Seen above is the sex trafficking survivor that visited, Ms. Sioni Rodriguez.

By Taha Vahanvaty, Stroudsburg High School

Two years ago Ms. Sioni Rodriguez stepped into Stroudsburg High School’s auditorium to share her story as a survivor of sex trafficking. This February she stepped in once again to continue her story on her pain, her struggle, and her recovery.

“It was powerful,” said junior Thomas Mathiesen. “It’s something that every student definitely needs to hear.”

Rodriguez was first sold into sex trafficking by her mother when she was 9 years old. She was able to quickly escape and make her way back home. But when she walked back into her house and said, “Mama I’m home,” her mother only responded with anger that she had left the traffickers.

“I didn’t understand why my mother didn’t want me,” said Rodriguez.

Rodriguez was again sold to traffickers by her mother a second time at the age of 13. She was not as lucky this time. For three years she was held captive against her will, until one day the brothel she was held in burned down. She took that opportunity to escape and made her way back home, once again entering her home by saying, “Mama I’m home.” However, her mother gave Rodriguez the same response as she had seven years earlier. “Why are you home?”

“Once again, I didn’t know why my mother didn’t want me,” Rodriguez said.

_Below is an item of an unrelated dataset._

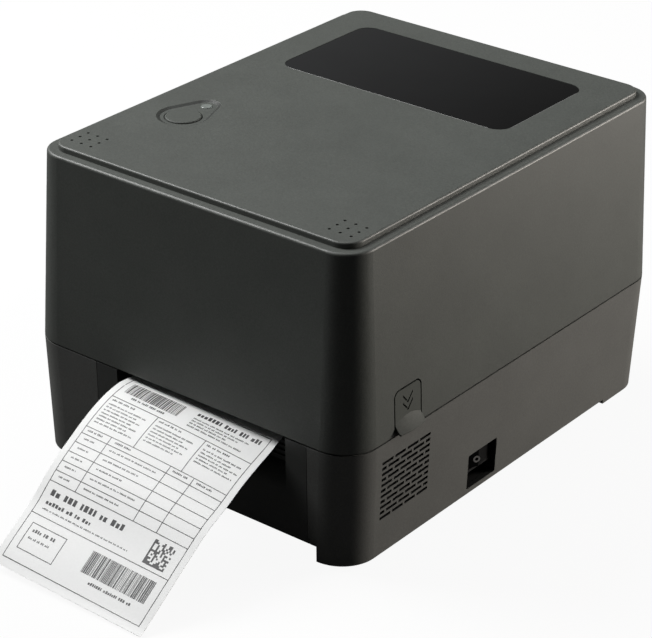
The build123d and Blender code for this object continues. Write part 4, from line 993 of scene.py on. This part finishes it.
label_print = bpy.data.objects.new("label_print", ink_mesh("label_print", form_marks))
bpy.context.scene.collection.objects.link(label_print)
label_print.data.materials.append(thermal_ink())
print("ink faces:", len(label_print.data.polygons))

# %% [markdown]
# ## The label belongs to the base
# The printer opens, and every new piece has to know which body carries it. The fed label takes
# the place of the CAD strip, and sheet, web and print all ride on the base.

# %% Label rides with the base
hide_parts("label_strip")
for piece in (fed_label, label_web, label_print):
    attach(piece, "base")
print("label pieces ride on the base")

# %% [markdown]
# ## The switch's off mark
# A pale ring is pad-printed on the pressed half of the power rocker. It lies on the rocker's
# sloping face, so it is drawn in that face's own directions, a hair above the plastic, and it
# rides on the rocker. It could be cut into the rocker as a groove, but real ones are printed.

# %% Printed ring
ring_centre = Vector((111.13, 26.26, 19.9)) / 1000.0
ring_inner, ring_outer = 0.00105, 0.0021
ring_lift = 0.00003
rocker_slope = math.radians(31.0)
face_normal = Vector((math.cos(rocker_slope), -math.sin(rocker_slope), 0.0))
face_along = Vector((math.sin(rocker_slope), math.cos(rocker_slope), 0.0))
upright = Vector((0.0, 0.0, 1.0))


def ring_mesh(name, steps=48):
    vertices, faces = [], []
    for k in range(steps):
        turn = 2 * math.pi * k / steps
        spoke = face_along * math.cos(turn) + upright * math.sin(turn)
        for radius in (ring_inner, ring_outer):
            vertices.append(ring_centre + face_normal * ring_lift + spoke * radius)
    for k in range(steps):
        a, b = 2 * k, (2 * k + 2) % (2 * steps)
        faces.append((a, a + 1, b + 1, b))
    mesh = bpy.data.meshes.new(name)
    mesh.from_pydata(vertices, [], faces)
    return mesh


def pad_ink():
    material, tree, shader = new_material("pad_ink")
    wear = between(tree, noise(tree, 0.0006, 3.0), 0.0, 1.0)
    tree.links.new(blend_colours(tree, wear, (0.50, 0.50, 0.50), (0.60, 0.60, 0.60)),
                   shader.inputs["Base Color"])
    shader.inputs["Roughness"].default_value = 0.5
    return material


off_mark = bpy.data.objects.new("off_mark", ring_mesh("off_mark"))
bpy.context.scene.collection.objects.link(off_mark)
off_mark.data.materials.append(pad_ink())
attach(off_mark, "rocker")
print("ring of", len(off_mark.data.polygons), "faces rides on the rocker")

Shortly after, Rodriguez was sold for the third time by her mother at the age of 16. For the next four years, she was forced into the personal possession of a man against her will. When she reached the age of 21 she was flown to America with him, and while there he left her. She was free, but she was also completely alone.

“God is what got me through that time,” said Rodriguez. Although she was completely alone in a new country, Rodriguez was able to continue her life by scraping together a living through odd jobs and housekeeping.

“I’m never going back home,” Rodriguez said. “To me, America is my home.”

Dealing with all the stress and trauma from being a victim of sex trafficking has made Rodriguez develop trust issues.

“It took me two years to trust my current husband. It comes with the territory,” Rodriguez said. “When you go through what I go through it’s really hard to trust people.”

Rodriguez wishes that everyone would take notice of how severe sex trafficking is.

“Sex trafficking affects everyone regardless of race, creed, their nationality, their social status,” Rodriguez said. “It affects everyone.”

Rodriguez strongly believes that if people have concerns about something inappropriate or illegal happening around them, they should say something.

“You can never be too sure,” she said.